Barbara recently co-authored two books: the first, entitled Against War With Iraq, analyzes the international law ramifications of the U.S. decision to pursue unprovoked aggression; and the second, entitled America’s Disappeared, discusses America’s “war on terror” detainees. She has also written three other books, including Secret Trials and Executions, which assesses the military commissions scheduled for Guantánamo detainees; Democracy Detained which examines the secret practices of the U.S. government in the “war on terror” and The Case for Impeachment, which compares the current malfeasance of the Bush Administration with prior presidential administrations against which impeachment investigations were commenced.

Jeff L. Hogue is an IJN board member and IJN’s Technology Director. He is a Supervising Attorney at Legal Assistance of Western New York, Inc., where he provides direct legal representation to low-income residents of western New York. Jeff also serves as the project manager for Legal Services Corporation Technology Initiatives Grant projects which are developing online, interactive interviews that produce pleadings and customized legal information for unrepresented litigants. He has a small technology and design consulting company and has provided technology consulting to several legal providers. He is also serving as one of the upstate LawHelp.org outreach coordinators, and serves on the local Zoning Board of Appeals. He is a graduate of Cornell Law School and the Fulbright College Honors Program at the University of Arkansas.

Wilneida Negron is the Project Coordinator for IJNetwork's Prisoners and Their Families Advocacy Project. She is the Program Coordinator for Lawhelp.org New York where she works on developing informational Know Your Rights Materials for low-income New Yorkers as well as conducts extensive outreach legal advocates and disadvantaged groups in New York. Prior to this Wilneida served 5 years as a Social Worker in several upstate New York organizations where she was responsible for developing and providing the treatment needs of troubled youth and their families. She has completed a Masters in Public Administration from Marist College and is currently a 3rd year Phd Student at the CUNY Graduate Center where her research interests include comparative and transnational ethnic and racial identity, state and social practices of individual and collective identification, and the integration of disadvantaged groups. She has researched housing conditions in Cuba, the brain drain migration in Jamaica, and ethnic tensions in Ireland and the UK and has presented several of her papers in international conferences. Wilneida is a language enthusiast and is able to speak and write in Spanish, Chinese, and French. She is currently studying Arabic.

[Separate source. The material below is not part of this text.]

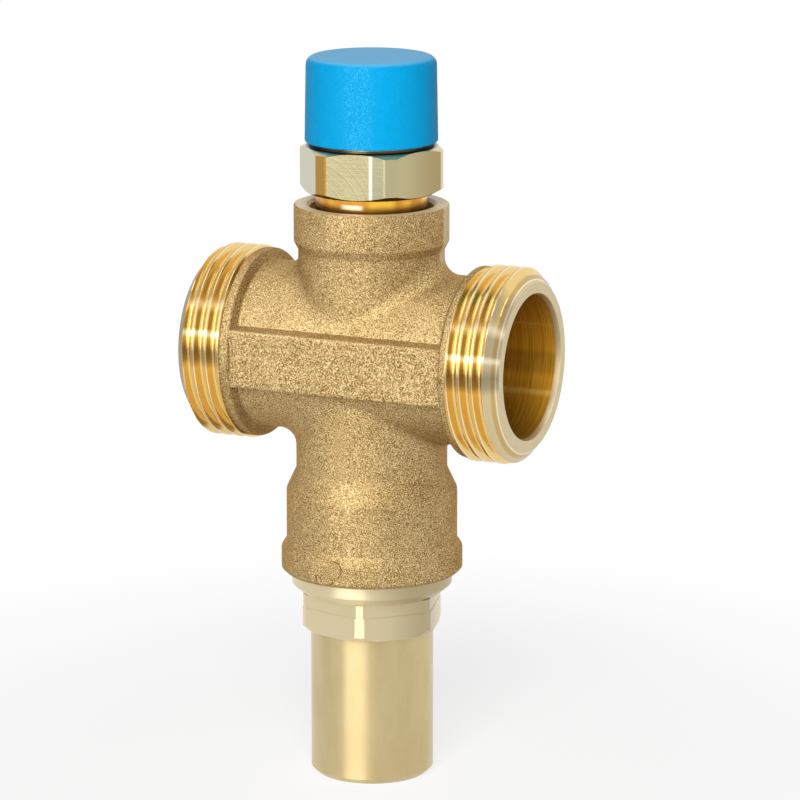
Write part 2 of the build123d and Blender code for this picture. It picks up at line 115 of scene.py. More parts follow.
class Tree:  # the nodes of one material or of the world
    def __init__(self, owner):
        owner.use_nodes = True
        self.owner = owner
        self.graph = owner.node_tree
        self.graph.nodes.clear()

    def node(self, kind, settings=None, values=None, out=0):
        made = self.graph.nodes.new(kind)
        for name, value in (settings or {}).items():
            if name == "stops":
                self.stops(made.color_ramp, value)
            else:
                setattr(made, name, value)
        for place, value in (values or {}).items():
            socket = made.inputs[place]
            if isinstance(value, Wire):
                self.graph.links.new(value.socket, socket)
            else:
                socket.default_value = value
        return Wire(self, made.outputs[out])

    def stops(self, ramp, colours):
        while len(ramp.elements) < len(colours):
            ramp.elements.new(1.0)
        for element, (place, colour) in zip(ramp.elements, colours):
            element.position = place
            element.color = colour

    def ramp(self, value, *stops):
        return self.node("ShaderNodeValToRGB", {"stops": stops}, {"Fac": value})

    def blend(self, share, first, second, how="MIX"):  # colours
        settings = {"data_type": "RGBA", "blend_type": how}
        return self.node("ShaderNodeMix", settings, {0: share, 6: first, 7: second}, out=2)

    def paint(self, colour, share, over):  # a colour laid over another by a share of it
        return self.blend(share, colour, tint(*over))

    def mottle(self, share, look):  # between the two colours of a finish
        return self.blend(share, tint(*look["colour"]), tint(*look["second"]))

    def place(self):  # where a point lies on the valve, in millimetres
        where = self.node("ShaderNodeTexCoord", out="Object")
        return self.node("ShaderNodeVectorMath", {"operation": "SCALE"}, {0: where, "Scale": 1 / mm})

    def split(self, vector):
        made = self.node("ShaderNodeSeparateXYZ", {}, {0: vector})
        outputs = made.socket.node.outputs
        return [Wire(self, outputs[index]) for index in range(3)]

    def join(self, x, y, z):
        return self.node("ShaderNodeCombineXYZ", {}, {0: x, 1: y, 2: z})

    def stretch(self, vector, x, y, z):
        values = {0: vector, 1: (x, y, z)}
        return self.node("ShaderNodeVectorMath", {"operation": "MULTIPLY"}, values)

    def noise(self, vector, size, detail=2.0, rough=0.5):  # size is that of one patch
        values = {"Vector": vector, "Scale": 1 / size, "Detail": detail, "Roughness": rough}
        return self.node("ShaderNodeTexNoise", {}, values)

    def bump(self, height, depth, strength=1.0, under=None):
        values = {"Height": height, "Distance": depth, "Strength": strength}
        if under is not None:
            values["Normal"] = under
        return self.node("ShaderNodeBump", {}, values)

    def surface(self, values):
        shader = self.node("ShaderNodeBsdfPrincipled", {}, values)
        self.close(shader)
        return self.owner

    def close(self, shader, kind="ShaderNodeOutputMaterial"):
        end = self.graph.nodes.new(kind)
        self.graph.links.new(shader.socket, end.inputs["Surface"])


def finish(name):
    return Tree(bpy.data.materials.new(name))


def aboutPipe(y, z):  # a point's height over the pipe's axis, and its distance from it
    up = z - pipeAxis
    return up, (y * y + up * up).root()


def facet(x, y, turn):  # how far out a point is towards a side of the valve, and how far along it
    sine, cosine = math.sin(math.radians(turn)), math.cos(math.radians(turn))
    return x * sine - y * cosine, x * cosine + y * sine


# Materials, with colours as seen on a screen and with sizes and places in millimetres

casting = {
    "pits": (62, 44, 18),
    "dark": (118, 92, 48),
    "mid": (172, 144, 94),
    "light": (216, 188, 136),
    "glint": (255, 240, 206),
    "glancing": (214, 168, 96),  # what is seen at a flat angle
    "shoulderShade": (104, 80, 42),  # painted shade on the casting's ends, beside the threads
    "shoulderFrom": (18.3, 18.9),
    "shoulderShare": 0.15,
    "grainSize": 0.18,
    "grainDepth": 0.06,
    "patchSize": 5.0,
    "patchShare": 0.07,
    "lumpDepth": 0.1,
    "metal": 0.68,
    "rough": 0.58,
}
bossStrip = {  # a paler strip down the boss's right side, just behind its middle plane
    "colour": (232, 222, 200),
    "share": 0.6,
    "across": (0.1, 0.7, 5.5, 8.5),
    "near": 8,
    "far": 18,
    "foot": (88.0, 90.0),
}


def castFinish():
    tree = finish("castBrass")
    at = tree.place()
    x, y, z = tree.split(at)
    grain = tree.noise(at, casting["grainSize"], 2.5, 0.62)
    patches = tree.noise(at, casting["patchSize"], 3.0)
    level = grain + (patches - 0.5) * casting["patchShare"]
    shades = ((0.3, "pits"), (0.4, "dark"), (0.5, "mid"), (0.6, "light"), (0.74, "glint"))
    colour = tree.ramp(level, *((place, tint(*casting[shade])) for place, shade in shades))
    # painted shade on the casting's ends, beside the threads
    shoulderShade = abs(x).ease(*casting["shoulderFrom"]) * casting["shoulderShare"]
    colour = tree.paint(colour, shoulderShade, casting["shoulderShade"])
    # a paler strip down the boss's right side, just behind its middle plane
    onBoss = (x > bossStrip["near"]) * (x < bossStrip["far"]) * z.ease(*bossStrip["foot"])
    paleStrip = y.between(*bossStrip["across"]) * onBoss * bossStrip["share"]
    colour = tree.paint(colour, paleStrip, bossStrip["colour"])
    lumps = tree.bump(patches, casting["lumpDepth"] * mm, 0.6)
    return tree.surface(
        {
            "Base Color": colour,
            "Metallic": casting["metal"],
            "Roughness": casting["rough"] - grain * 0.25,
            "Specular Tint": tint(*casting["glancing"]),
            "Normal": tree.bump(grain, casting["grainDepth"] * mm, 1.0, lumps),
        }
    )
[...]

Lisa Riordan Seville is IJNetwork's Communications Associate. Prior to IJNetwork she worked at Lapham's Quarterly in New York City, Counterpoint Press in Berkeley, California, and conducted research and investigative work for criminal defense cases in the San Francisco Bay Area. She graduated with honors from the Universtiy of California at Berkeley with a dual degree in English and Art Practice.

Alexander Karsten was IJNetwork's first Human Rights Fellow. He graduated from the University of Buffalo law school, and is now an attorney at the Empire Justice Center in Rochester, New York. He continues to work with IJNetwork on several projects.

 

Former Staff:

Alix Reid was IJN's first Development Director. She is a certified mediator at the Center for Conflict Resolution in Chicago and works in the publishing industry. Prior to moving to the midwest, Alix was the Editorial Director, Vice President, and Director of Foreign Acquisitions at HarperCollins Children's Books in New York, where she published many critically acclaimed and award-winning books for young adults. She holds masters degrees in English literature from Harvard University and the University of Michigan, and a B.A. in English and history from Williams College, where she graduated magna cum laude and was elected to Phi Beta Kappa.